# PROBLEM TO WORK ON
Copy exactly the lines from the one containing "placed.translate(V(-middle, 0, 0))" through the one containing "from typing import", both included, and nothing else.

# DATA PROVIDED
■ ■ ■

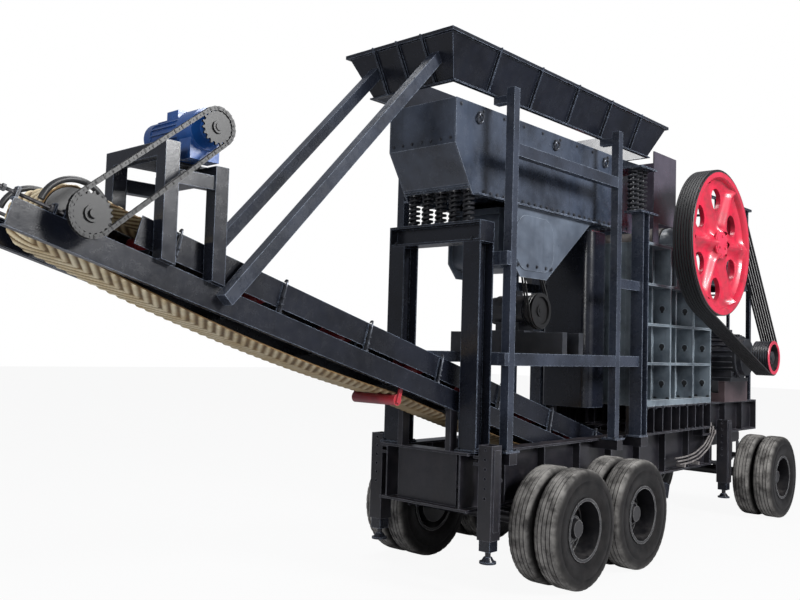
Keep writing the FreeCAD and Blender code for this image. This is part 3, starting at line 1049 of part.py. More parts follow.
def hulls():
    """Every node's shape by name."""
    nodes = {}
    nodes["chassis_frame"] = Part.makeCompound(chassis_frame())
    base = crusher_base()
    nodes["crusher_bed"] = Part.makeCompound(base)
    axles, springs, hangers = running_gear()
    nodes["rear_axles"] = Part.makeCompound(axles)
    nodes["rear_suspension"] = Part.makeCompound(springs + hangers)
    sleeves, legs = support_legs()
    nodes["leg_sleeves"] = Part.makeCompound(sleeves)
    for name, leg in legs.items():
        nodes["leg_" + name] = leg
    frame, front_hangers, front_springs, front_axle = dolly()
    nodes["bogie_frame"] = frame
    nodes["bogie_suspension"] = Part.makeCompound(front_hangers + front_springs)
    nodes["front_axle"] = front_axle
    for name, x, _ in WHEEL_SETS:
        for side, tag in ((-1, "near"), (1, "far")):
            tyres = [tyre(x, side * OUTER_TYRE_Y), tyre(x, side * INNER_TYRE_Y)]
            nodes["tyres_%s_%s" % (name, tag)] = Part.makeCompound(tyres)
            nodes["rims_%s_%s" % (name, tag)] = rim_set(x, side)
    nodes["feeder_gantry"] = Part.makeCompound(feeder_portal())
    nodes["hopper_posts"] = Part.makeCompound(hopper_posts())
    nodes["spring_columns"] = Part.makeCompound(spring_columns())
    nodes["feed_hopper"] = feed_hopper()
    nodes["feeder_trough"] = Part.makeCompound(feeder_trough())
    back, front = feeder_springs()
    nodes["feeder_springs"] = Part.makeCompound(back + front)
    nodes["exciter"] = exciter()
    nodes["exciter_pulley"] = join([grooved_pulley(EXCITER_X, EXCITER_Z, EXCITER_PULLEY_RADIUS, -340, -262, 30, 2),
                                    rod_y(EXCITER_X, EXCITER_Z, 31.7, -330, -200)])
    nodes["crusher_frame"] = Part.makeCompound(crusher_frame())
    fixed, pitman, plate, toggle = jaws()
    nodes["fixed_jaw"] = fixed
    nodes["swing_jaw"] = join([pitman, plate, toggle])
    nodes["flywheel_grooved"] = flywheel(-1, True)
    nodes["flywheel_plain"] = flywheel(1, False)
    nodes["main_shaft"] = main_shaft()
    nodes["drive_motor"] = drive_motor()
    nodes["motor_bed"] = motor_bed()
    nodes["service_deck"] = Part.makeCompound(platform() + ladder())
    nodes["cabinet"] = cabinet()
    nodes["crusher_hood"] = Part.makeCompound(crusher_hood())
    nodes["fines_chute"] = fines_chute()
    nodes["conveyor_frame"] = Part.makeCompound(conveyor_frame())
    rolls, returns = carrying_idlers()
    nodes["conveyor_rollers"] = Part.makeCompound(rolls + returns)
    nodes["conveyor_belt"] = conveyor_belt()
    nodes["skirt_boards"] = Part.makeCompound(skirt_boards())
    nodes["head_pulley"] = join([
        pulley_drum(0.0, HEAD_RADIUS, (CHAIN_Y - 40, CHANNEL_OUTER_Y + 20)),
        sprocket(HEAD_X, HEAD_Z, HEAD_SPROCKET_RADIUS, 21, CHAIN_Y - 8, CHAIN_Y + 8, 28)])
    nodes["tail_pulley"] = pulley_drum(CONVEYOR_LENGTH, TAIL_RADIUS, (-CHANNEL_OUTER_Y - 20, CHANNEL_OUTER_Y + 20))
    nodes["drive_stand"] = drive_stand()
    nodes["gear_motor"] = gear_motor()
    nodes["motor_sprocket"] = join([sprocket(UPPER_X, UPPER_Z, MOTOR_SPROCKET_RADIUS, 19, CHAIN_Y - 8, CHAIN_Y + 8, 20),
                                    rod_y(UPPER_X, UPPER_Z, 28, CHAIN_Y - 30, -310)])
    nodes["drive_chain"] = belt_loop(HEAD_X, HEAD_Z, HEAD_SPROCKET_RADIUS + TOOTH_TIP + RUNNING_GAP, UPPER_X, UPPER_Z,
                                     MOTOR_SPROCKET_RADIUS + TOOTH_TIP + RUNNING_GAP, 12.0, CHAIN_Y - 16, CHAIN_Y + 16)
    near = -FLYWHEEL_OUTER_Y
    nodes["motor_pulley"] = join([grooved_pulley(MOTOR_X, MOTOR_Z, MOTOR_PULLEY_RADIUS, near + 10, near + FLYWHEEL_WIDTH - 10, 40, 6),
                                  rod_y(MOTOR_X, MOTOR_Z, 45, near + 20, -600)])
    nodes["drive_belts"] = belt_loop(SHAFT_X, SHAFT_Z, FLYWHEEL_RADIUS + RUNNING_GAP, MOTOR_X, MOTOR_Z,
                                     MOTOR_PULLEY_RADIUS + RUNNING_GAP, BELT_THICK, near + 20, near + FLYWHEEL_WIDTH - 20)
    nodes["feeder_motor"] = Part.makeCompound(feeder_motor())
    nodes["feeder_motor_pulley"] = join([grooved_pulley(FEEDER_MOTOR_X, FEEDER_MOTOR_Z, FEEDER_PULLEY_RADIUS, -340, -262, 26, 2),
                                         rod_y(FEEDER_MOTOR_X, FEEDER_MOTOR_Z, 27.7, -335, -160)])
    nodes["feeder_belt"] = belt_loop(EXCITER_X, EXCITER_Z, EXCITER_PULLEY_RADIUS + RUNNING_GAP, FEEDER_MOTOR_X, FEEDER_MOTOR_Z,
                                     FEEDER_PULLEY_RADIUS + RUNNING_GAP, 12.0, -332, -270)
    nodes["conveyor_struts"] = Part.makeCompound(struts())
    return nodes


def feeder_motor():
    """The feeder's motor on a plate that lies on two cross arms between the side rails."""
    x, z = FEEDER_MOTOR_X, FEEDER_MOTOR_Z
    rail = RAIL_LOW_Z + RAIL_HEIGHT
    plate = z - 220
    body = join([rod_y(x, z, 165, -190, 190), rod_y(x, z, 140, -230, -190), rod_y(x, z, 150, 190, 260),
                 box(x - 150, x + 150, -150, 150, plate, z - 130), box(x - 60, x + 60, -60, 100, z + 120, z + 215)])
    body = body.cut(rod_y(x, z, 28, -240, -120))
    arms = [box(x - 200 + d, x - 120 + d, -POST_Y - 40, POST_Y + 40, rail, plate - 16) for d in (0, 320)]
    return [body, box(x - 200, x + 200, -260, 260, plate - 16, plate)] + arms


def export():
    """Writes one STEP file for each node, with the machine's middle over the origin."""
    os.makedirs("parts", exist_ok=True)
    rear = conveyor_point(-CHANNEL_OVERHANG, CHANNEL_TOP - CHANNEL_DEPTH)[0]
    middle = (rear + FRONT_AXLE_X + LUG_REACH) / 2
    print("middle", middle)
    for name, shape in hulls().items():
        placed = shape.copy()
        placed.translate(V(-middle, 0, 0))
        placed.exportStep("parts/%s.step" % name)
        box_ = placed.BoundBox
        print("%-22s solids %3d valid %s  x %.0f..%.0f y %.0f..%.0f z %.0f..%.0f" % (
            name, len(placed.Solids), placed.isValid(), box_.XMin, box_.XMax, box_.YMin, box_.YMax, box_.ZMin, box_.ZMax))


export()
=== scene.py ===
"""Dresses the wheeled jaw crushing plant: paints, rubber, springs, chain, belts, bolts and small fittings.

Places are given in the machine's own frame: metres, x from the rearmost axle towards the steered bogie,
y towards the plain flywheel, z up from the ground. Placing.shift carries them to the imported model's frame.
"""
from __future__ import annotations

import logging
import math
from dataclasses import dataclass, field
from enum import Enum
from typing import Callable, Optional, Sequence

import bpy
import numpy as np
from mathutils import Matrix, Vector

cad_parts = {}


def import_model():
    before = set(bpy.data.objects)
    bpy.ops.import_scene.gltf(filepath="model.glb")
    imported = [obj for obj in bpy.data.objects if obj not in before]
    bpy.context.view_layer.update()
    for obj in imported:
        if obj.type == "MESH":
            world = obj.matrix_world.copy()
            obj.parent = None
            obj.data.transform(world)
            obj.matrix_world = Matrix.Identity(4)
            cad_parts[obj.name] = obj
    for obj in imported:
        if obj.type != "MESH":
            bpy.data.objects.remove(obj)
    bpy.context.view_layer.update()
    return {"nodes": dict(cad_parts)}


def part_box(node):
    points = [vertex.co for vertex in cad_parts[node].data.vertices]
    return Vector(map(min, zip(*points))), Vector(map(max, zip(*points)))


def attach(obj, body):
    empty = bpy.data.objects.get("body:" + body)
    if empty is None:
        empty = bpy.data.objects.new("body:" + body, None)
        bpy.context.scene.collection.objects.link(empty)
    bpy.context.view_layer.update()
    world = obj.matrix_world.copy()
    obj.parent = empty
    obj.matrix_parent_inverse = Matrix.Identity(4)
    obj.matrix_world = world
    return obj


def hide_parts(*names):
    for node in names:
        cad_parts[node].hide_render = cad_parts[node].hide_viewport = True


LOG = logging.getLogger("crushing_plant")
Colour = tuple[float, float, float]
Point = tuple[float, float, float]
Outline = list[tuple[float, float]]
BoltRow = tuple[np.ndarray, Point, float]
TAU = 2.0 * math.pi

# Places shared by several assemblies: (x, z) of the shafts along y, and the wheel sets along x
FRONT_AXLE_X = 5.5
WHEEL_SETS = (("rear", 0.0), ("middle", 1.19), ("front", FRONT_AXLE_X))
SIDES = ((-1, "near"), (1, "far"))
MAIN_SHAFT = (3.23, 3.66)
MOTOR_SHAFT = (5.1, 2.26)
EXCITER_SHAFT = (0.19, 3.38)
FEEDER_MOTOR_SHAFT = (0.47, 2.69)
HEAD_SHAFT = (-4.78, 3.01)
GEAR_MOTOR_SHAFT = (-3.89, 3.73)
WHEEL_Z = 0.57
PLATE_Y = 0.5
GROOVE_PITCH = 0.033
GROOVE_COUNT = 7


class Body(Enum):
    """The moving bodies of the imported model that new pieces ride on."""

    PLANT = "plant"
    FLYWHEELS = "flywheels"
    MOTOR_PULLEY = "motor_pulley"


class Placing:
    """Carries the machine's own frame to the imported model's frame."""

    def __init__(self, axle_x: float) -> None:
        """Measures the shift from the front axle's packed box.

        Args:
            axle_x: The front axle's place along x in the machine's own frame.
        """
        low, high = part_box("front_axle")
        self.shift = (low.x + high.x) / 2.0 - axle_x

    def point(self, x: float, y: float, z: float) -> Point:
        """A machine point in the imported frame."""
        return (x + self.shift, y, z)

    def points(self, array: np.ndarray) -> np.ndarray:
        """Machine points, one a row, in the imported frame."""
        return array + np.array([self.shift, 0.0, 0.0])


# Meshes

def line(x: object, y: object, z: object) -> np.ndarray:
    """Points of a row, one each, from numbers or arrays that stretch to the longest."""
    return np.stack(np.broadcast_arrays(*(np.asarray(part, float) for part in (x, y, z))), -1).reshape(-1,
                                                                                                       3)


def circle(x: float, y: float, z: float, radius: float, angles: np.ndarray) -> np.ndarray:
    """Points at the given angles on a circle about an axis along y."""
    return line(x + radius * np.cos(angles), y, z + radius * np.sin(angles))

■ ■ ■

# SOLUTION TO THE EXERCISE
        placed.translate(V(-middle, 0, 0))
        placed.exportStep("parts/%s.step" % name)
        box_ = placed.BoundBox
        print("%-22s solids %3d valid %s  x %.0f..%.0f y %.0f..%.0f z %.0f..%.0f" % (
            name, len(placed.Solids), placed.isValid(), box_.XMin, box_.XMax, box_.YMin, box_.YMax, box_.ZMin, box_.ZMax))


export()
=== scene.py ===
"""Dresses the wheeled jaw crushing plant: paints, rubber, springs, chain, belts, bolts and small fittings.

Places are given in the machine's own frame: metres, x from the rearmost axle towards the steered bogie,
y towards the plain flywheel, z up from the ground. Placing.shift carries them to the imported model's frame.
"""
from __future__ import annotations

import logging
import math
from dataclasses import dataclass, field
from enum import Enum
from typing import Callable, Optional, Sequence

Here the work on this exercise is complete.